Restate the complete material exactly.

___ Record excerpts ___

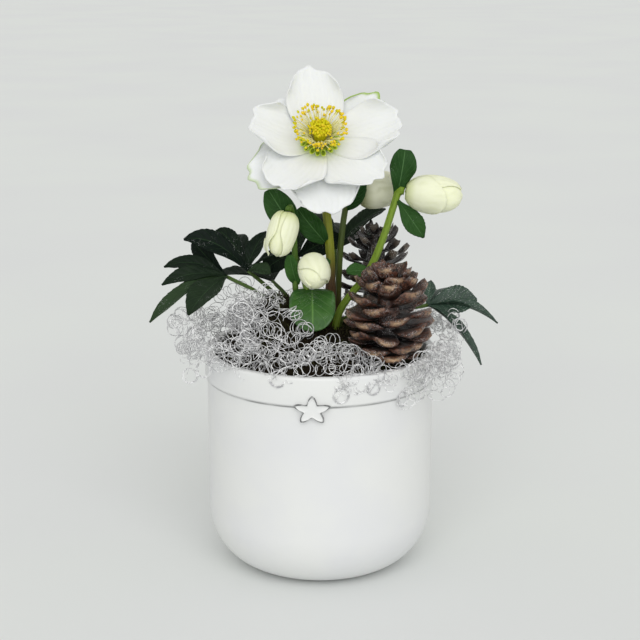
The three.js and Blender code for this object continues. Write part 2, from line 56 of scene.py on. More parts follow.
UV_NAME = "surface"
TONE_NAME = "tone"
PLAIN_TONE = 0.5
CLOSE = 1e-3  # millimetres within which points of one seam meet
UP = Vector((0, 0, 1))
UP_WAY = (0, 0, 1)
WHITE = (1.0, 1.0, 1.0, 1.0)
FULL_LEVEL = 255
TOE = 0.04045  # the display curve is straight below this level, and a power above it
TOE_SLOPE = 12.92
LIFT = 0.055
GAMMA = 2.4

Colour = tuple[float, float, float, float]
Triple = tuple[float, float, float]
Pair = tuple[float, float]
Numbers = tuple[float, ...]
Placer = Callable[[float, float], Vector]
Socket = bpy.types.NodeSocket

log = logging.getLogger("christmas_rose")


def tint(red: int, green: int, blue: int) -> Colour:
    """A colour as the eye names it, from 0 to 255, in the renderer's own linear scale.

    Args:
        red: how red it is.
        green: how green it is.
        blue: how blue it is.

    Returns:
        The colour with full cover.
    """

    def linear(level: float) -> float:
        """One channel without its display curve."""
        return level / TOE_SLOPE if level <= TOE else ((level + LIFT) / (1 + LIFT)) ** GAMMA

    return (*[linear(level / FULL_LEVEL) for level in (red, green, blue)], 1.0)


def clamp(value: float, low: float = 0.0, high: float = 1.0) -> float:
    """The value, kept between low and high."""
    return max(low, min(high, value))


def ease(low: float, high: float, value: float) -> float:
    """A smooth rise from 0 at low to 1 at high."""
    share = clamp((value - low) / (high - low))
    return share * share * (3 - 2 * share)


def polar(radius: float, turn: float, height: float = 0.0) -> Vector:
    """A place by its distance from the upright axis, its direction round it and its height."""
    return Vector((radius * cos(turn), radius * sin(turn), height))


def spin(turn: float, axis: str, size: int = 3) -> Matrix:
    """A turn about one axis, in radians, as a matrix of the given size."""
    return Matrix.Rotation(turn, size, axis)


def arched(start: Vector, top: Vector, end: Vector, t: float) -> Vector:
    """The place at t along an arch that leaves its start towards a top and comes to its end from there."""
    return start * (1 - t) ** 2 + top * 2 * t * (1 - t) + end * t * t


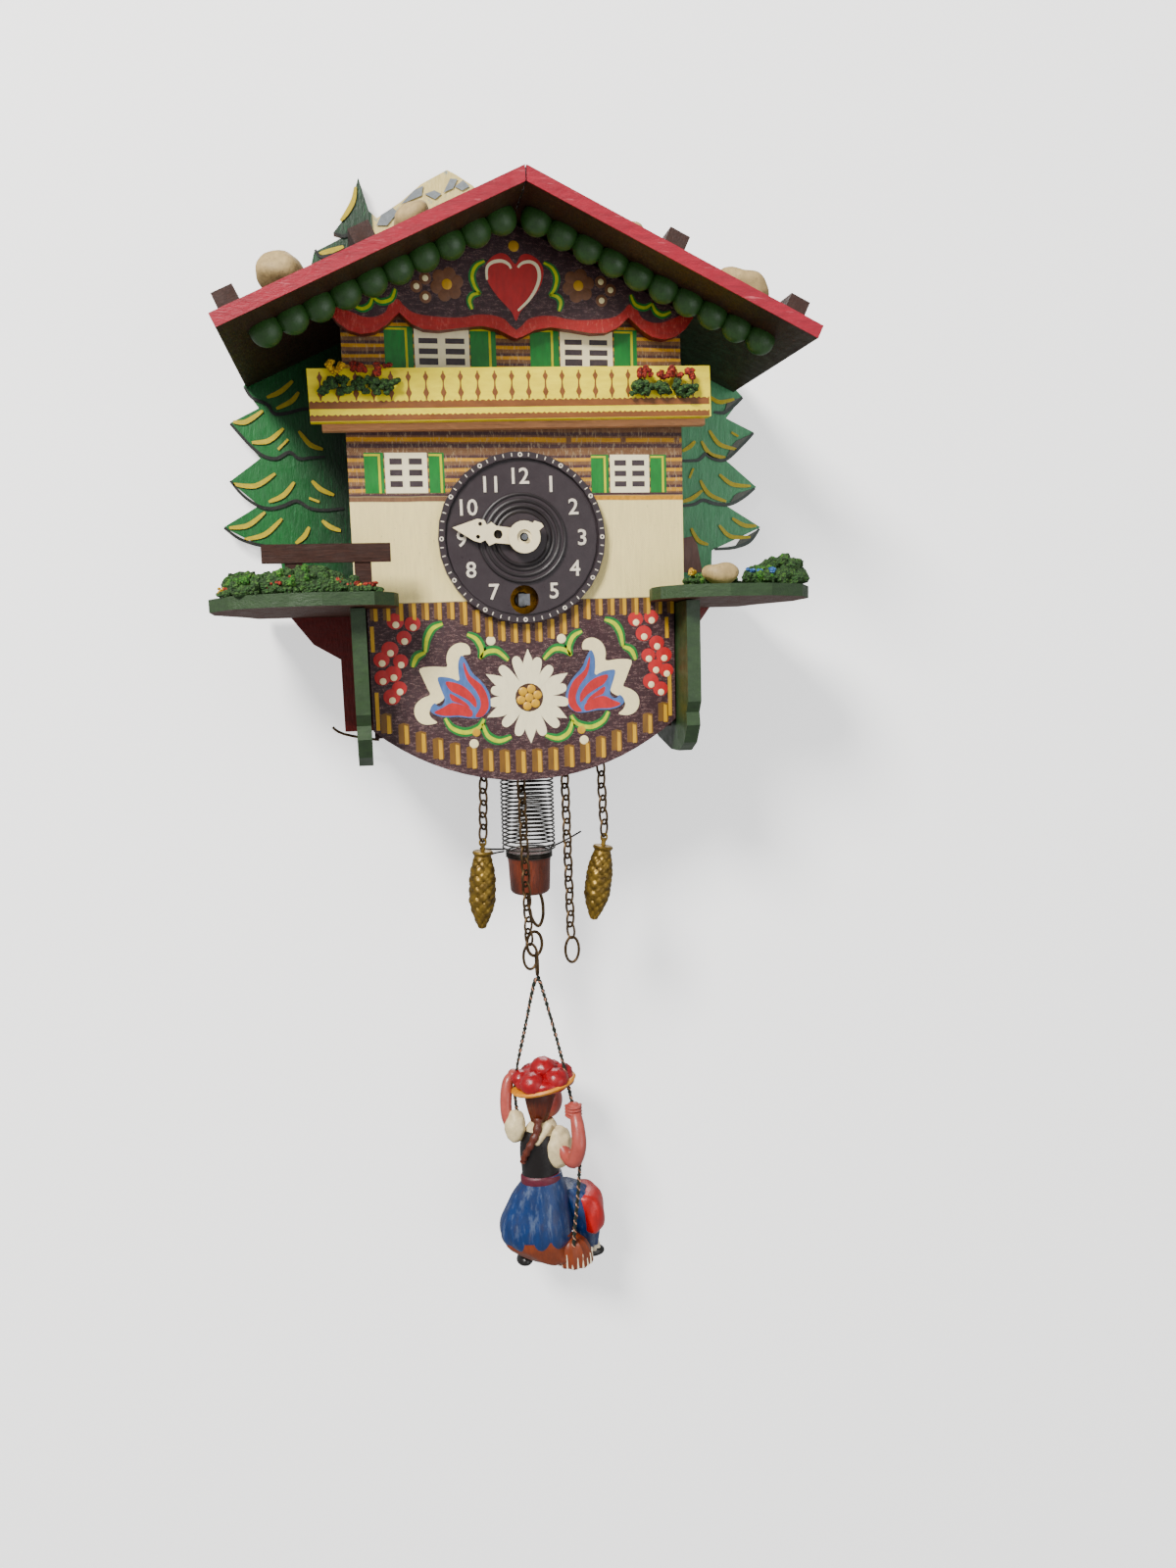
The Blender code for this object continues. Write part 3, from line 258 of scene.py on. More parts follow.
def plum_ground(s):
    """Dark purplish-brown print whose pale weave shows through."""
    field = s.varied(rgb("40282c"), 0.5, (1, 1, 0.25), 0.3, 9.0)
    thread = s.times(s.step(s.noise(0.42, (0.3, 1, 1), 3.0, 0.75, 6.0), 0.56, 0.06),
        s.step(s.noise(0.3, detail=2.0, shift=2.0), 0.5, 0.1))
    return s.mix(s.times(thread, 0.55), field, rgb("a48a86"))


def worn_rows(s, z, lines, ground):
    """Horizontal painted rows: (low, high, colour) over a ground."""
    colour = ground
    for low, high, paint in lines:
        colour = s.mix(s.within(z, low, high, 0.12), colour, paint)
    return colour


def facade_material():
    s = Shader("facade")
    weave = woven(s)
    side = s.math("ABSOLUTE", s.x)
    z = s.wavy(s.z, 5.0, 0.5, (0.5, 1, 1))
    yellow = s.varied(rgb("c99e3f"), 0.9, (0.2, 1, 1), 0.25)
    plum = s.varied(rgb("4b3336"), 0.8, (0.2, 1, 1), 0.25)
    brown = s.varied(rgb("7d6048"), 0.7, (1, 1, 0.3), 0.25)
    thread = s.step(s.noise(0.4, (1, 1, 0.25), 3.0, 0.75, 6.0), 0.6, 0.06)
    plaster = s.varied(rgb("f6e6b4"), 0.7, (1, 1, 0.12), 0.09)
    speck = s.step(s.noise(0.45, (1, 1, 0.4), 3.0, 0.7, 2.0), 0.7, 0.03)
    plaster = s.mix(s.times(speck, 0.5), plaster, rgb("8c7a52"))
    colour = s.mix(s.step(z, -14.8, 0.15), plum_ground(s), plaster)
    rows = s.math("WRAP", s.math("ADD", z, 0.7), 2.35, 0.0)
    logs = s.mix(s.within(rows, 0.05, 0.85, 0.12), brown, yellow)
    logs = s.mix(s.within(rows, 0.85, 1.5, 0.12), logs, plum)
    colour = s.mix(s.step(s.z, 10.6), colour, logs)
    left = s.step(s.minus(s.x), -17.0, 2.0)
    colour = worn_rows(
        s, z,
        ((8.9, 10.1, s.mix(left, s.varied(rgb("c99a2c"), 0.8), brown)), (10.1, 10.75, plum),
            (20.4, 21.3, brown),
         (21.3, 22.3, plum), (22.3, 24.2, brown), (24.2, 25.0, plum), (25.0, 26.4, brown), (26.4, 28.2,
             yellow)),
        colour,
    )
    gaps = s.either(s.step(s.minus(s.x), -11.0, 0.3), s.math("SUBTRACT", 1.0,
        stripes(s, s.x, 13.5, 1.3, 2.0)))
    colour = s.mix(s.times(s.within(z, 22.7, 23.7, 0.12), gaps), colour, yellow)
    colour = s.mix(s.times(s.times(thread, 0.4), s.step(s.z, 10.6)), colour, rgb("c9b79b"))
    front = s.step(s.minus(s.y), -PANEL_FRONT - 0.4, 0.1)
    colour = s.mix(front, s.varied(rgb("4f3024"), 0.7, (1, 1, 0.2), 0.25), colour)
    return s.finish(colour, 0.42, 0.1, weave, 0.16, Specular_IOR_Level=0.4)


def gable_material():
    s = Shader("gable_paint")
    curve = s.tree.nodes.new("ShaderNodeFloatCurve")
    line = curve.mapping.curves[0]
    for i, (px, pz) in enumerate(GABLE_BORDER):
        at = (px / 50, (pz - 40) / 20)
        if i < 2:
            line.points[i].location = at
        else:
            line.points.new(*at)
    curve.mapping.update()
    s.tree.links.new(s.math("DIVIDE", s.math("ABSOLUTE", s.x), 50.0), curve.inputs["Value"])
    edge = s.math("MULTIPLY_ADD", curve.outputs[0], 20.0, 40.0)
    above = s.step(s.math("SUBTRACT", s.z, edge), 0.0, 0.15)
    red = s.varied(rgb("a83430"), 0.7, (0.25, 1, 1), 0.2)
    thread = s.step(s.noise(0.4, (1, 1, 0.3), 3.0, 0.75, 6.0), 0.6, 0.06)
    red = s.mix(s.times(thread, 0.35), red, rgb("d98d7e"))
    colour = s.mix(above, red, plum_ground(s))
    front = s.step(s.minus(s.y), -GABLE_FRONT - 0.3, 0.1)
    colour = s.mix(front, s.varied(rgb("6e1d1e"), 0.7, (0.2, 1, 1), 0.25), colour)
    return s.finish(colour, 0.42, 0.1, woven(s), 0.14)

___

■ **Written response**:
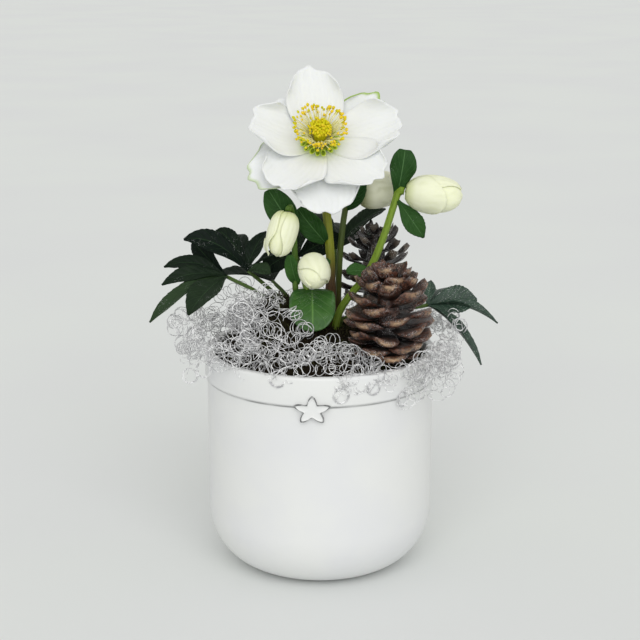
The three.js and Blender code for this object continues. Write part 2, from line 56 of scene.py on. More parts follow.
UV_NAME = "surface"
TONE_NAME = "tone"
PLAIN_TONE = 0.5
CLOSE = 1e-3  # millimetres within which points of one seam meet
UP = Vector((0, 0, 1))
UP_WAY = (0, 0, 1)
WHITE = (1.0, 1.0, 1.0, 1.0)
FULL_LEVEL = 255
TOE = 0.04045  # the display curve is straight below this level, and a power above it
TOE_SLOPE = 12.92
LIFT = 0.055
GAMMA = 2.4

Colour = tuple[float, float, float, float]
Triple = tuple[float, float, float]
Pair = tuple[float, float]
Numbers = tuple[float, ...]
Placer = Callable[[float, float], Vector]
Socket = bpy.types.NodeSocket

log = logging.getLogger("christmas_rose")


def tint(red: int, green: int, blue: int) -> Colour:
    """A colour as the eye names it, from 0 to 255, in the renderer's own linear scale.

    Args:
        red: how red it is.
        green: how green it is.
        blue: how blue it is.

    Returns:
        The colour with full cover.
    """

    def linear(level: float) -> float:
        """One channel without its display curve."""
        return level / TOE_SLOPE if level <= TOE else ((level + LIFT) / (1 + LIFT)) ** GAMMA

    return (*[linear(level / FULL_LEVEL) for level in (red, green, blue)], 1.0)


def clamp(value: float, low: float = 0.0, high: float = 1.0) -> float:
    """The value, kept between low and high."""
    return max(low, min(high, value))


def ease(low: float, high: float, value: float) -> float:
    """A smooth rise from 0 at low to 1 at high."""
    share = clamp((value - low) / (high - low))
    return share * share * (3 - 2 * share)


def polar(radius: float, turn: float, height: float = 0.0) -> Vector:
    """A place by its distance from the upright axis, its direction round it and its height."""
    return Vector((radius * cos(turn), radius * sin(turn), height))


def spin(turn: float, axis: str, size: int = 3) -> Matrix:
    """A turn about one axis, in radians, as a matrix of the given size."""
    return Matrix.Rotation(turn, size, axis)


def arched(start: Vector, top: Vector, end: Vector, t: float) -> Vector:
    """The place at t along an arch that leaves its start towards a top and comes to its end from there."""
    return start * (1 - t) ** 2 + top * 2 * t * (1 - t) + end * t * t


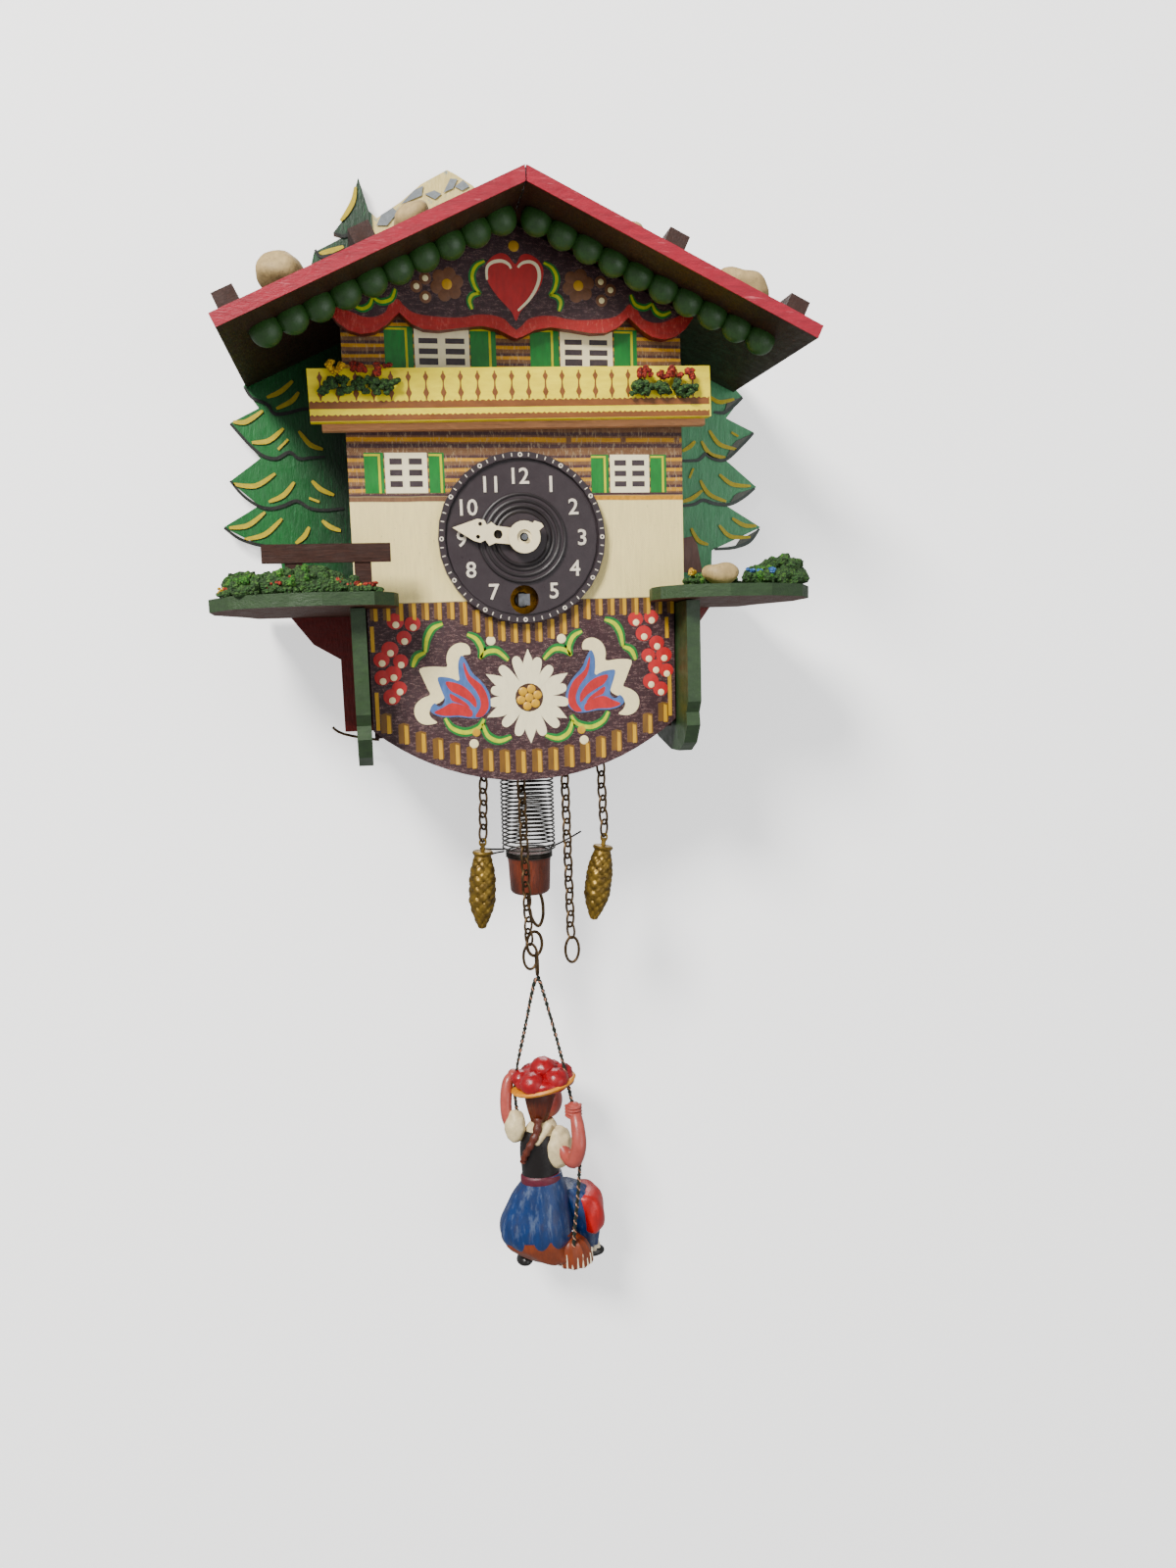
The Blender code for this object continues. Write part 3, from line 258 of scene.py on. More parts follow.
def plum_ground(s):
    """Dark purplish-brown print whose pale weave shows through."""
    field = s.varied(rgb("40282c"), 0.5, (1, 1, 0.25), 0.3, 9.0)
    thread = s.times(s.step(s.noise(0.42, (0.3, 1, 1), 3.0, 0.75, 6.0), 0.56, 0.06),
        s.step(s.noise(0.3, detail=2.0, shift=2.0), 0.5, 0.1))
    return s.mix(s.times(thread, 0.55), field, rgb("a48a86"))


def worn_rows(s, z, lines, ground):
    """Horizontal painted rows: (low, high, colour) over a ground."""
    colour = ground
    for low, high, paint in lines:
        colour = s.mix(s.within(z, low, high, 0.12), colour, paint)
    return colour


def facade_material():
    s = Shader("facade")
    weave = woven(s)
    side = s.math("ABSOLUTE", s.x)
    z = s.wavy(s.z, 5.0, 0.5, (0.5, 1, 1))
    yellow = s.varied(rgb("c99e3f"), 0.9, (0.2, 1, 1), 0.25)
    plum = s.varied(rgb("4b3336"), 0.8, (0.2, 1, 1), 0.25)
    brown = s.varied(rgb("7d6048"), 0.7, (1, 1, 0.3), 0.25)
    thread = s.step(s.noise(0.4, (1, 1, 0.25), 3.0, 0.75, 6.0), 0.6, 0.06)
    plaster = s.varied(rgb("f6e6b4"), 0.7, (1, 1, 0.12), 0.09)
    speck = s.step(s.noise(0.45, (1, 1, 0.4), 3.0, 0.7, 2.0), 0.7, 0.03)
    plaster = s.mix(s.times(speck, 0.5), plaster, rgb("8c7a52"))
    colour = s.mix(s.step(z, -14.8, 0.15), plum_ground(s), plaster)
    rows = s.math("WRAP", s.math("ADD", z, 0.7), 2.35, 0.0)
    logs = s.mix(s.within(rows, 0.05, 0.85, 0.12), brown, yellow)
    logs = s.mix(s.within(rows, 0.85, 1.5, 0.12), logs, plum)
    colour = s.mix(s.step(s.z, 10.6), colour, logs)
    left = s.step(s.minus(s.x), -17.0, 2.0)
    colour = worn_rows(
        s, z,
        ((8.9, 10.1, s.mix(left, s.varied(rgb("c99a2c"), 0.8), brown)), (10.1, 10.75, plum),
            (20.4, 21.3, brown),
         (21.3, 22.3, plum), (22.3, 24.2, brown), (24.2, 25.0, plum), (25.0, 26.4, brown), (26.4, 28.2,
             yellow)),
        colour,
    )
    gaps = s.either(s.step(s.minus(s.x), -11.0, 0.3), s.math("SUBTRACT", 1.0,
        stripes(s, s.x, 13.5, 1.3, 2.0)))
    colour = s.mix(s.times(s.within(z, 22.7, 23.7, 0.12), gaps), colour, yellow)
    colour = s.mix(s.times(s.times(thread, 0.4), s.step(s.z, 10.6)), colour, rgb("c9b79b"))
    front = s.step(s.minus(s.y), -PANEL_FRONT - 0.4, 0.1)
    colour = s.mix(front, s.varied(rgb("4f3024"), 0.7, (1, 1, 0.2), 0.25), colour)
    return s.finish(colour, 0.42, 0.1, weave, 0.16, Specular_IOR_Level=0.4)


def gable_material():
    s = Shader("gable_paint")
    curve = s.tree.nodes.new("ShaderNodeFloatCurve")
    line = curve.mapping.curves[0]
    for i, (px, pz) in enumerate(GABLE_BORDER):
        at = (px / 50, (pz - 40) / 20)
        if i < 2:
            line.points[i].location = at
        else:
            line.points.new(*at)
    curve.mapping.update()
    s.tree.links.new(s.math("DIVIDE", s.math("ABSOLUTE", s.x), 50.0), curve.inputs["Value"])
    edge = s.math("MULTIPLY_ADD", curve.outputs[0], 20.0, 40.0)
    above = s.step(s.math("SUBTRACT", s.z, edge), 0.0, 0.15)
    red = s.varied(rgb("a83430"), 0.7, (0.25, 1, 1), 0.2)
    thread = s.step(s.noise(0.4, (1, 1, 0.3), 3.0, 0.75, 6.0), 0.6, 0.06)
    red = s.mix(s.times(thread, 0.35), red, rgb("d98d7e"))
    colour = s.mix(above, red, plum_ground(s))
    front = s.step(s.minus(s.y), -GABLE_FRONT - 0.3, 0.1)
    colour = s.mix(front, s.varied(rgb("6e1d1e"), 0.7, (0.2, 1, 1), 0.25), colour)
    return s.finish(colour, 0.42, 0.1, woven(s), 0.14)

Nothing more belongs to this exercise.